U.S. attack on Iraq may blunt SE Asia war on terror
U.S. attack on Iraq may blunt SE Asia war on terror
Dan Eaton, Reuters, Bangkok
A U.S. attack on Iraq would fan the flames of anti-Americanism in Southeast Asia, making cooperation in the war on terror more difficult and secretive, analysts and officials say.
A war with Iraq, which the United States says is gathering weapons of mass destruction, would force leaders into delicate balancing acts in a region home to Muslim militants, including al-Qaeda operatives fleeing Afghanistan and Pakistan, they say.
There are Muslims throughout Southeast Asia, the huge majority of them moderate. Indonesia is the world's most populous Muslim country, while Malaysia and Brunei are also mostly Muslim. Singapore, the Philippines, Thailand, Myanmar and Cambodia all have minority Islamic communities.

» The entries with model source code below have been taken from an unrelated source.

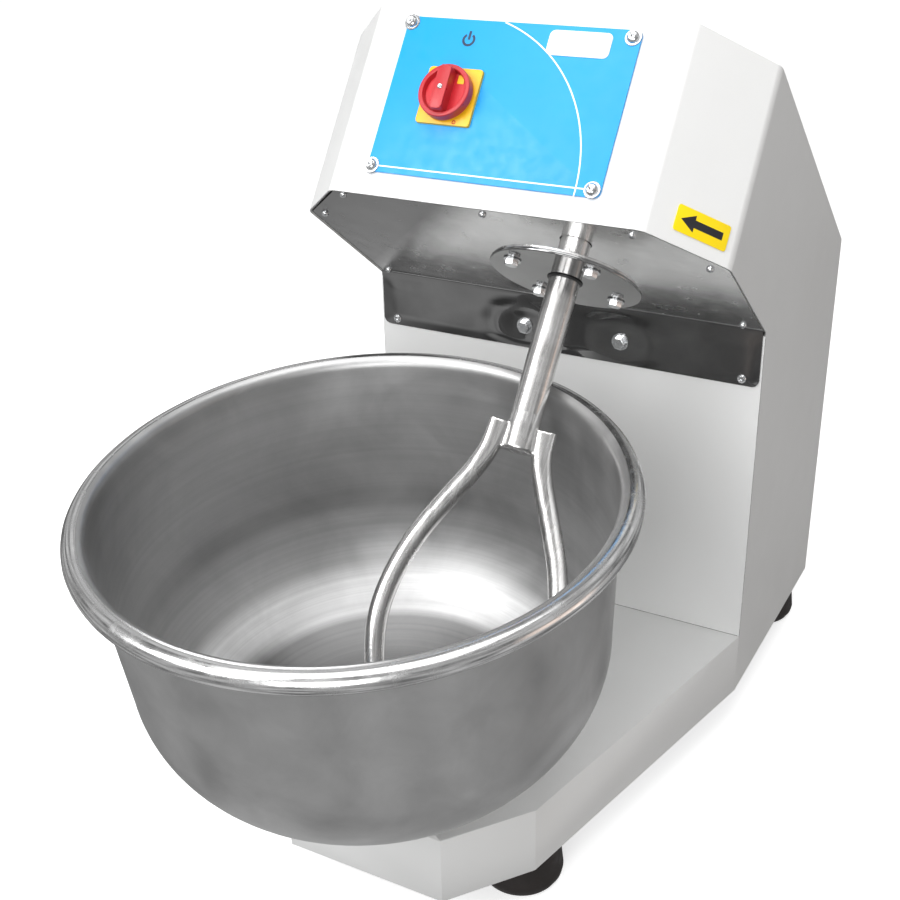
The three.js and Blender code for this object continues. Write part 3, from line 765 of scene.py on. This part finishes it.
def housing_corners():
    """Right-hand corners of the housing, by name, in millimetres from the column's front at foot height."""
    run = Vector((0, -math.cos(HEAD_PITCH), math.sin(HEAD_PITCH)))
    up = Vector((0, math.sin(FRONT_LEAN), math.cos(FRONT_LEAN)))
    neck = Vector((HALF_WIDTH, 0, NECK_HEIGHT))
    chamfer = Vector((CHAMFER_ACROSS, 0, 0)) - run * CHAMFER_ALONG
    low = neck + run * SOFFIT_LENGTH - Vector((CHAMFER_ACROSS, 0, 0))
    high = low + up * FRONT_HEIGHT
    reach = (COLUMN_DEPTH - high.y) / math.cos(HEAD_PITCH)
    rear_high = high - run * reach
    rear_high.x = HALF_WIDTH
    return {
        "low": low,
        "high": high,
        "cheek_low": low + chamfer,
        "cheek_high": high + chamfer,
        "neck": neck,
        "rear_high": rear_high,
        "front_foot": Vector((HALF_WIDTH, 0, 0)),
        "rear_foot": Vector((HALF_WIDTH, COLUMN_DEPTH, 0)),
    }


def housing_shape():
    """The front and, on each side, its cheek and the side panel, with the edges between them rounded."""
    shape = bmesh.new()
    points = {}
    for name, corner in housing_corners().items():
        points[name] = {1: shape.verts.new(corner), -1: shape.verts.new((-corner.x, corner.y, corner.z))}
    shape.faces.new([points["low"][-1], points["low"][1], points["high"][1], points["high"][-1]])
    cheek = ["low", "cheek_low", "cheek_high", "high"]
    panel = ["front_foot", "rear_foot", "rear_high", "cheek_high", "cheek_low", "neck"]
    for side in (1, -1):
        for names in (cheek, panel):
            ring = [points[name][side] for name in names]
            shape.faces.new(ring if side == 1 else ring[::-1])
    folds = [edge for edge in shape.edges if len(edge.link_faces) == 2]
    bmesh.ops.bevel(shape, geom=folds, offset=HOUSING_FOLD, segments=6, profile=0.5, affect="EDGES")
    bmesh.ops.recalc_face_normals(shape, faces=shape.faces)
    return shape


def add_housing():
    housing = add_piece("housing_folded_sheet", housing_shape(), housing_place, "white_paint",
                        ["head_front_cover", "left_side_panel", "right_side_panel"], sharp=50)
    thickness = housing.modifiers.new("thickness", "SOLIDIFY")
    thickness.thickness = HOUSING_STEEL * MM
    thickness.offset = -1
    thickness.use_even_offset = True
    flat = housing.modifiers.new("flat_faces", "WEIGHTED_NORMAL")
    flat.weight = 100
    flat.keep_sharp = True


# Bowl


def bowl_shell():
    """The spun shell, and the number of its faces that are inside; these come first."""
    radius, wall, flat, taper = BOWL["radius"], BOWL["wall"], BOWL["flat"], BOWL["taper"]
    straight, depth, roll = BOWL["straight"], BOWL["depth"], BOWL["lip"]
    reach = radius - taper - flat
    drop = depth - straight
    steps = 28
    inner = []
    outer = []
    for i in range(steps + 1):
        angle = (math.pi / 2) * i / steps
        inner.append((flat + reach * math.cos(angle), -straight - drop * math.sin(angle)))
        outer.append((flat + (reach + wall) * math.cos(angle), -straight - (drop + wall) * math.sin(angle)))
    wall_inner = []
    for i in range(1, 6):
        below = 1 - i / 6
        wall_inner.append((radius - taper * below, -straight * below))
    wall_outer = [(x + wall, z) for x, z in reversed(wall_inner)]
    # Near the top the wall turns outwards and rolls over the bead
    lip = arc(radius + roll, BEAD["height"], roll, 180, 110, 10)
    lip_back = arc(radius + roll, BEAD["height"], roll - wall, 110, 180, 10)
    inside = [*reversed(inner), *wall_inner, *lip]
    profile = [(0, -depth), *inside, *lip_back, *wall_outer, *outer, (0, -depth - wall)]
    return lathe(profile, BOWL_STEPS), BOWL_STEPS * len(inside)


def bowl_rim():
    """The rolled bead, with the slight waviness that hand polishing leaves."""
    shape = bmesh.new()
    centre = BOWL["radius"] + BEAD["reach"]
    steps = 240
    around = 28
    rings = []
    for i in range(steps):
        turn = 2 * math.pi * i / steps
        wobble = 0.12 * math.sin(7 * turn + 0.6) + 0.08 * math.sin(19 * turn)
        ring = []
        for j in range(around):
            angle = 2 * math.pi * j / around
            radius = BEAD["radius"] + wobble * math.cos(angle - 0.8)
            reach = centre + radius * math.cos(angle)
            height = BEAD["height"] + radius * math.sin(angle)
            ring.append(shape.verts.new((reach * math.cos(turn), reach * math.sin(turn), height)))
        rings.append(ring)
    for i in range(steps):
        here, after = rings[i], rings[(i + 1) % steps]
        for j in range(around):
            k = (j + 1) % around
            shape.faces.new((here[j], after[j], after[k], here[k]))
    bmesh.ops.recalc_face_normals(shape, faces=shape.faces)
    return shape


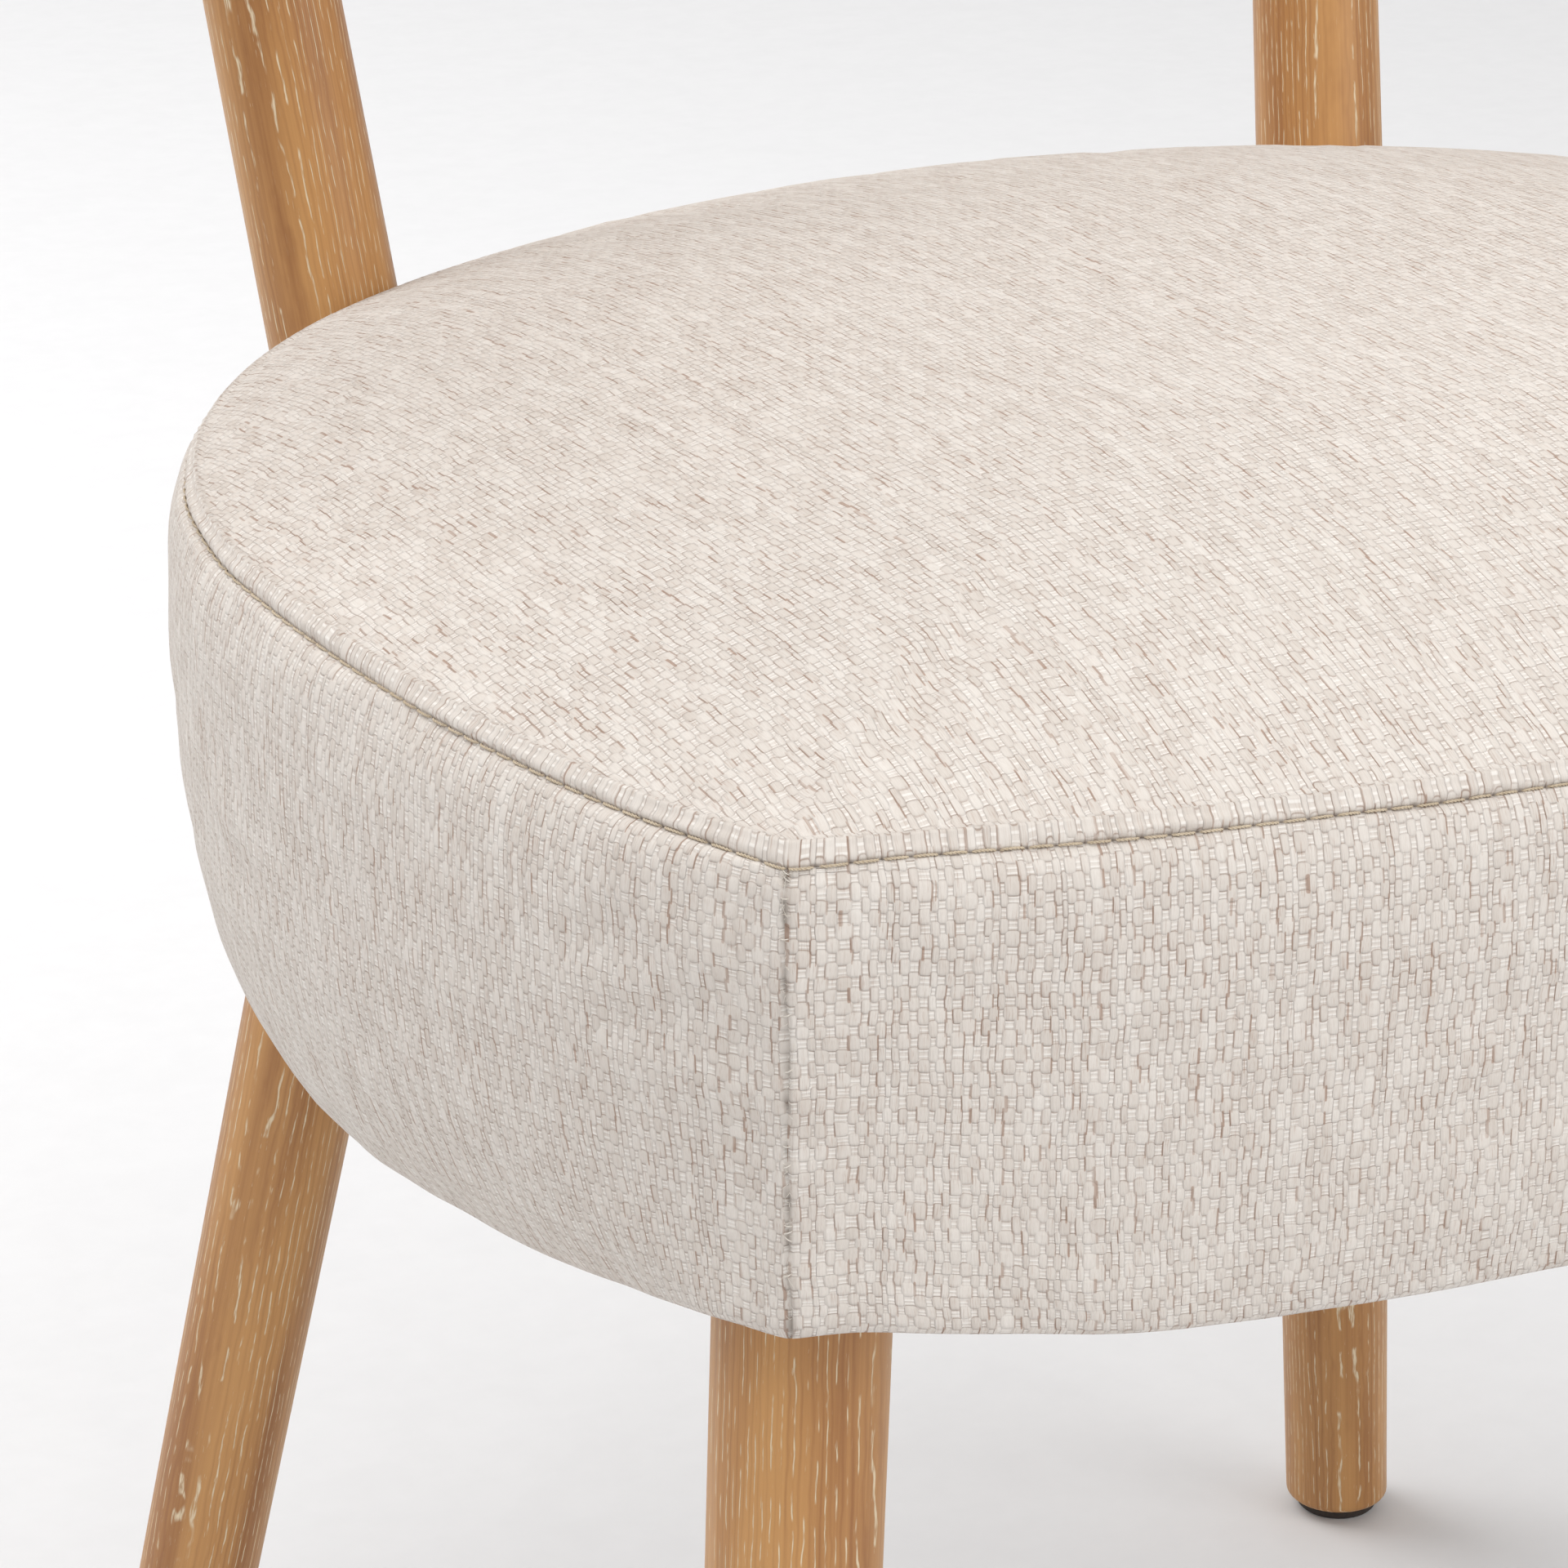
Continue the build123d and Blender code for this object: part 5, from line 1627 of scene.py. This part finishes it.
def posts_and_legs(outline: SeatOutline) -> tuple[list[Column], list[Column]]:
    """Where the posts and the front legs stand, in metres, each list left then right.

    Args:
        outline: The seat's outline.

    Returns:
        The posts and the front legs.
    """
    post_x, knee_z, post_radius = 0.1465, 0.3826, 0.0182
    millimetres_off_seat = 0.7
    post_down, post_up = (0.156, 0.159), (0.079, 0.231)
    leg_x, leg_y, leg_z, leg_radius = 0.2132, -0.1567, 0.338, 0.019
    leg_splay = (0.045, 0.022)
    knee, facing = outline.back_place(post_x)
    knee = knee + facing * millimetres_off_seat * MM
    posts, legs = [], []
    for side in (-1, 1):
        posts.append(Column(side * knee[0], knee[1], knee_z, (side * post_down[0], post_down[1]),
                            (side * post_up[0], post_up[1]), post_radius))
        legs.append(Column(side * leg_x, leg_y + outline.origin_y, leg_z,
                           (side * leg_splay[0], -leg_splay[1]), (side * -leg_splay[0], leg_splay[1]),
                           leg_radius))
    return posts, legs


def main() -> None:
    """Builds the chair's looks in order."""
    logging.basicConfig(level=logging.INFO, format="%(name)s: %(message)s")
    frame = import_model()
    front_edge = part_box("cover_top")[0].y
    outline = SeatOutline(origin_y=0.0)
    outline = SeatOutline(origin_y=front_edge - (outline.corner_y - outline.front_bow))
    posts, legs = posts_and_legs(outline)
    paints = Paints()
    OakFrame(frame, posts, legs).dress(paints, finishes_by_node(list(frame["nodes"])))

    seat = SeatCushion(outline, posts, legs)
    cushion = seat.build(paints)
    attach(cushion, ROOT)
    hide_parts("cover_top", "boxing_front", "boxing_side", "seat_foam", "boxing_padding")
    LOG.info("seat cushion has %d faces", len(cushion.data.polygons))

    thread = Topstitch(seat).build(paints)
    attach(thread, ROOT)
    LOG.info("topstitch has %d faces", len(thread.data.polygons))

    fibres = SeamFibres(seat).build(paints)
    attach(fibres, ROOT)

    cloth = DustCloth(outline, legs)
    under = cloth.build(paints)
    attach(under, ROOT)
    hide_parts("dust_cover")
    LOG.info("dust cloth is %.3f by %.3f m, area %.4f", *cloth.flat, cloth.area)

    Studio().build(paints)


if __name__ == "__main__":
    main()
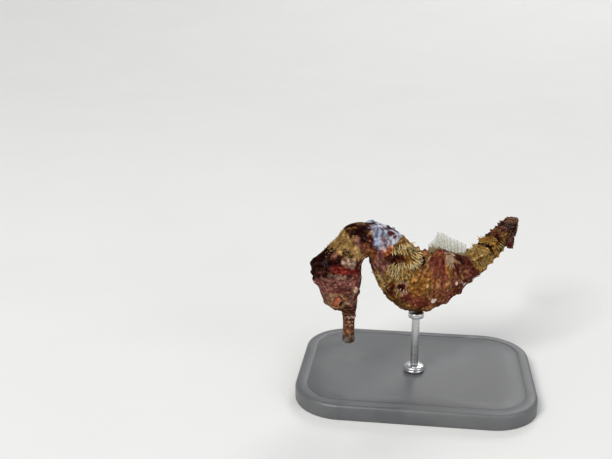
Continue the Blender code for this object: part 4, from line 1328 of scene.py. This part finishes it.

An attack on Iraq would put many leaders in Southeast Asia, who have publicly declared solidarity with the United States in its post-Sept. 11 war on terror, in a tight spot, says Amris Hassan, a member of parliament in secular Indonesian President Megawati Soekarnoputri's party.
"It will put President Megawati in a very difficult and delicate position regarding the Islamic movement and organizations here," Hassan, who chairs a parliamentary subcommission of foreign affairs and lectures at the University of Indonesia, told Reuters by telephone.
"She has to walk a tightrope, and it's very difficult. There is now more and more so-called Islamic propaganda in Indonesia saying the U.S. is siding with Israel, the Jews, against Muslims."
That has created an uncomfortable feeling among Indonesian Muslims in general, he said.
Others agree, including Singapore Senior Minister Lee Kwan Yew, who said last month the United States ran the risk of radicalizing Southeast Asia's moderate Muslims.
"It would increase the domestic pressure in countries in Southeast Asia," said Amitav Acharya, deputy director of the Institute of Defence and Strategic Studies (IDSS) in Singapore.
"It will make it most difficult for those countries to support the United States as openly in the war on terror with public displays of solidarity like arrests."
But those arrests are likely to keep coming, given the economic and political influence of the United States.
"The U.S. has other means of persuading those countries to continue to cooperate," said Magnus Ranstorp, an expert at the Centre for the Study of Terrorism and Political Violence at St Andrews University in Scotland.
And although the occasional al-Qaeda suspect is dug up and handed to U.S. interrogators, "most of those arrested are from local groups seen as a threat to Southeast Asian governments", said a Western diplomat based in Bangkok.
There is a large dose of domestic politics involved in recent highly publicized arrests, particularly in Malaysia and Singapore, where concerns have been raised that leaders are using the war on terror as a pretext to clamp down on dissent.
"Asian governments see these elements as a threat to national security, so there will be a degree of common interest, but it will have to be done very secretly," said the IDSS's Acharya.
"So far the intelligence sharing, to the extent it exists, has been very secretive, and it will become even more so."
The highly publicized successes in recent weeks -- dozens of arrests of Islamic militants in Indonesia, Malaysia, Singapore and the Philippines -- could become a thing of the past.
And with all the focus on Iraq, as the United States tries to muster support for an attack, there will be even less pressure for other countries to act in the war on terror.
Countries such as Thailand -- one of Washington's oldest allies in the region, which has declared solidarity but has yet to arrest a single suspect amid fears of damaging its tourism industry -- would have less incentive to do anything.
The same would go for countries less close to the United States, such as Myanmar and Vietnam.
"One of the problems is it is going to obscure the necessity to fight the war on terrorism," said Ranstorp. "The war on Iraq will become the number one issue."